The Ryzen 8700G on the specification sheet OP linked to says it has 20 lanes, of which 16 are usable. Does this mean that the only way you’d be able to get x16 lanes at PCI-E 4.0 speeds would be if absolutely NOTHING else in the system used any lanes? (e.g. no m.2 SSDs or Wifi)
As in, will all systems using a 8700G be unable to run a dedicated graphics card at x16 speeds? That sounds like it would put quite a damper on the upgrade path once the 780M isn’t satisfactory performance wise anymore, limiting the theoretical performance of a dGPU to half. As well as either needing a way to connect the x16 card in the x8 slot, or needing a GPU that natively is x8 with an x8 slot.
Apologies again for how verbose this is, but I’m trying to get my facts straight and make my question clear.
Yes/depends. Define “full speed”. A physical x16 card with x8 electrical connection, like 4060 Ti, will work the same in x16 and x8 “open” slot, or via x8-to-x16 riser. A card which bandwidth is otherwise limited (e.g. by memory bus speed) might also have lower “full speed”.
In general, yes. At least for the last 3 generations (3->4->5) the speed doubled and encoding stayed the same. BTW, higher speed may also incur more transmission errors and require retransmission, but in ideal spec conditions that’s correct.
Most x8 and x4 slots are open-ended s.t. you can plug longer cards, also on most modern motherboards x4/x8 electrical slots use x16 physical with the end clip to secure cards, so you don’t even need an adapter in most cases.
And the final speed depends on the greatest common denominator of “slot support” (i.e. what CPU/chipset/switch/hba/etc supports), link and card. For instance a PCIe 3.0 card in 2.0 slot will run at 2.0 speeds (unless for some reasons 2.0 is not supported on the card). A 5.0 card in 4.0 slot using 3.0 riser cable will most likely only negotiate 3.0 speed (you may need to limit it in BIOS though because if it manages to negotiate 4.0 you may start getting transmission errors).
Not only that, you’d have to use a motherboard that would dedicate all those lanes to a single slot. While there usually is some switching available, the physical lanes are connected to physical ports on the CPU and for some reason I’m guessing the 8 lanes missing on the G variant are the other half that is typically routed to the first slot (*).
You won’t be able to fully utilize x16 speeds and you won’t be able to utilize Gen 5 AFAICT, so you’ll always be limited by 4.0 x8. The question is, is that even a limitation?
The PCIe speed hardly limits the speed of the GPU itself - it does influence the transfer speeds, e.g. texture loading times, and to some extent driver calls. This may or may not matter to you.
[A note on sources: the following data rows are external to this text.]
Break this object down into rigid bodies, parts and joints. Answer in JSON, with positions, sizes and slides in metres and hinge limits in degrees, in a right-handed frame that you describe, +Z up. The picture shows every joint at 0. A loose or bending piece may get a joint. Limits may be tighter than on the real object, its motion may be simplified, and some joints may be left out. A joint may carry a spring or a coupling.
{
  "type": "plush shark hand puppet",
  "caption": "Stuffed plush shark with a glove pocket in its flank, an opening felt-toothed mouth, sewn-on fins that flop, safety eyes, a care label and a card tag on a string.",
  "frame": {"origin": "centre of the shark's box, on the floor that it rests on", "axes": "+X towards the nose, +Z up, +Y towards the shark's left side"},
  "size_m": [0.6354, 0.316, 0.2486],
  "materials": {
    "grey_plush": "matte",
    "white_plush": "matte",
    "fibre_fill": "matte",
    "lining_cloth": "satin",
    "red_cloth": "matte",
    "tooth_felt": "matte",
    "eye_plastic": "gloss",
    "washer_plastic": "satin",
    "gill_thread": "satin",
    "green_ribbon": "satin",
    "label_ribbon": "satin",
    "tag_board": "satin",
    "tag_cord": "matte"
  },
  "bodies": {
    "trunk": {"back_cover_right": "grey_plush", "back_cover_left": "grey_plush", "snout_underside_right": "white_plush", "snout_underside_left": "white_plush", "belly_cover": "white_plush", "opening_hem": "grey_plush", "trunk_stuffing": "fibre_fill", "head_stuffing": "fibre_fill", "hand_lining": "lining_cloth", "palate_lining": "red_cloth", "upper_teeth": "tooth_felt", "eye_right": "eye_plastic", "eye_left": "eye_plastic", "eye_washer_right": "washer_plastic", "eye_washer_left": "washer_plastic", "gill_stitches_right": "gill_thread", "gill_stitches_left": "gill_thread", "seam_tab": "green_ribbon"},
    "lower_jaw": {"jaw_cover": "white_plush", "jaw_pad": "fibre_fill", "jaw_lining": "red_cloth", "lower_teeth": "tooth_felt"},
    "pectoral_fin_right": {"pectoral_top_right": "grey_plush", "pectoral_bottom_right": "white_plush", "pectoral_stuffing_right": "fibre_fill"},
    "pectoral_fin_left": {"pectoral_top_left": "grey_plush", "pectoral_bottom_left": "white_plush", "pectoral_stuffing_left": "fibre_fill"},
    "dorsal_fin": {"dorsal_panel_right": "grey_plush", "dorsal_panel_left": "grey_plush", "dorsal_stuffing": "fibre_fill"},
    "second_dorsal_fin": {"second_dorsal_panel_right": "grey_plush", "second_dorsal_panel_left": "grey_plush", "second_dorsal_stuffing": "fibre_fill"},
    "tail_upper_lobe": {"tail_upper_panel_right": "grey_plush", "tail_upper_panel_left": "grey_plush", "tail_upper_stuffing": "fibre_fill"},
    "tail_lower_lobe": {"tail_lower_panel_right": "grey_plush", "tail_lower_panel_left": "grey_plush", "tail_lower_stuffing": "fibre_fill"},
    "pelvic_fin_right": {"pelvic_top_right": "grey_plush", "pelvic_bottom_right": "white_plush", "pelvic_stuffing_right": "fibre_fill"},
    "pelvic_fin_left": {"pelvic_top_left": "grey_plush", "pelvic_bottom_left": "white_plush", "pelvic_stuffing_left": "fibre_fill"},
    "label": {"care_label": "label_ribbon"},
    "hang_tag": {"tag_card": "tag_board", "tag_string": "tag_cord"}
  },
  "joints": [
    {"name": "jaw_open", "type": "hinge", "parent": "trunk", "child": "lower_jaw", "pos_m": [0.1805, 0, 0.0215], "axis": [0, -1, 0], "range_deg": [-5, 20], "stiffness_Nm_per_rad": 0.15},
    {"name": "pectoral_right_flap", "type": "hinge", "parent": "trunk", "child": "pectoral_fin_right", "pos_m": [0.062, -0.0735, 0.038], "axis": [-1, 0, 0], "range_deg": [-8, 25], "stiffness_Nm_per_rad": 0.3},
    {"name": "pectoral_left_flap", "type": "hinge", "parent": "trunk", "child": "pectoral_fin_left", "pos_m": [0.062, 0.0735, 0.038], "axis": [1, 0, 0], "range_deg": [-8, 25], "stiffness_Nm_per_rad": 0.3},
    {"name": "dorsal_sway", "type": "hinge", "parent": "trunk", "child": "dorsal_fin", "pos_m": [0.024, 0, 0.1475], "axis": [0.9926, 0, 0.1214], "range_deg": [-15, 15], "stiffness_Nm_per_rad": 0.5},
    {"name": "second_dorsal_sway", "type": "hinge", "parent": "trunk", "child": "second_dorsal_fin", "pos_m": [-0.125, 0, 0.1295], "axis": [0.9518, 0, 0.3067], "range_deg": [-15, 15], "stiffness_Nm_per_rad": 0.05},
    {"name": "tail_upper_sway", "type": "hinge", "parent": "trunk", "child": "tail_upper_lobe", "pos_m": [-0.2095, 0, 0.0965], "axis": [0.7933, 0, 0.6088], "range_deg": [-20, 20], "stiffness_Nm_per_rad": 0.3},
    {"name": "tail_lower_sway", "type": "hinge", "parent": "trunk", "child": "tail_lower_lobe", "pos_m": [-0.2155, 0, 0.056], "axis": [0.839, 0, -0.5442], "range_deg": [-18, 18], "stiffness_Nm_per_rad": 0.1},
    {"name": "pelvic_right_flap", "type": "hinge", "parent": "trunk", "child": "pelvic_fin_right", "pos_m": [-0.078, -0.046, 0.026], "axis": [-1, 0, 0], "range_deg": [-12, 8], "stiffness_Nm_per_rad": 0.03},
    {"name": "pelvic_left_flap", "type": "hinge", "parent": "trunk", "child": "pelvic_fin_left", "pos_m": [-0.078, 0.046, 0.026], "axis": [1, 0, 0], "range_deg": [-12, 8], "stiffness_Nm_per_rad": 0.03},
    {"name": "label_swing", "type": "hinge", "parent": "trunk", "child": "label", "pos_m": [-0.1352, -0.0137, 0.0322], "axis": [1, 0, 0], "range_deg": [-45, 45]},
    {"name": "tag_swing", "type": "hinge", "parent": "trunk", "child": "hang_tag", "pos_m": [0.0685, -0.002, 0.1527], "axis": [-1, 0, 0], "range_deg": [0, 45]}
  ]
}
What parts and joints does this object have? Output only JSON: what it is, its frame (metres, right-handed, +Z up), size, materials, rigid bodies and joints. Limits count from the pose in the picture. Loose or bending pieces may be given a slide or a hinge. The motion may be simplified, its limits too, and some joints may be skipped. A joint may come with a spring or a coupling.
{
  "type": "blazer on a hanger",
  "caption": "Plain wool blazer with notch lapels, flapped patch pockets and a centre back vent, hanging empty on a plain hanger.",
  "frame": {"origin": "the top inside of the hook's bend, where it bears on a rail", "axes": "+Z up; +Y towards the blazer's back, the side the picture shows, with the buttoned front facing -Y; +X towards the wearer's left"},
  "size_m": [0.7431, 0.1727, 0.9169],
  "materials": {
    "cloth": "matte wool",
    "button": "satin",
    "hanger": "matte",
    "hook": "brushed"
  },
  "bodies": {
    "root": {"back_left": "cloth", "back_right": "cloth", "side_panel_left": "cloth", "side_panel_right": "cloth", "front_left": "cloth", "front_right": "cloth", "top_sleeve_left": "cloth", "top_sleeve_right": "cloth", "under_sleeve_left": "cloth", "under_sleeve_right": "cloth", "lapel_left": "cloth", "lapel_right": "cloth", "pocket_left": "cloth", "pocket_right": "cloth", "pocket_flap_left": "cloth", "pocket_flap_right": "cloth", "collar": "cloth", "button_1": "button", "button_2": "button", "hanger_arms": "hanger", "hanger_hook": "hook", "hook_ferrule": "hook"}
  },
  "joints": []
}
(*) TBH I don’t know if UEFI can technically remap those lanes in CPU, i.e. if that remapping can happen on-die. AFAIK the mapping of slot-lanes-to-CPU-pins-to-iodie is unchangeable.
Since I can’t imagine AMD killing all motherboards’ CPU PCIe NVMe slots (that would be hilarious!) this then means a confirmation for the 8 + 4 + 4 + 4 configuration.
I’ll just add that, according to the diagrams @Fouquin posted, the 16 CPU lanes should be dedicated to the GPU. But without motherboard layouts & assignment of non-G variant, I can’t confirm that’d be the case for all motherboards.
Nevertheless the diagrams show you which peripherals are routed through the chipset, those remain unaffected by your CPU choice (chipset always gets 4 lanes and switches them w/ all the other peripherals, just like an Ethernet switch).
Well shit, AMD has removed the ECC capability from the 8700G’s Spec page which is hinting at the same old, same old dick move of explicitly removing it from the non-PRO APUs. Any news about the 8750G or whatever it’s called?
Meanwhile the PCIe configuration of 8 + 4 + 4 + 4 has been confirmed in independent testing.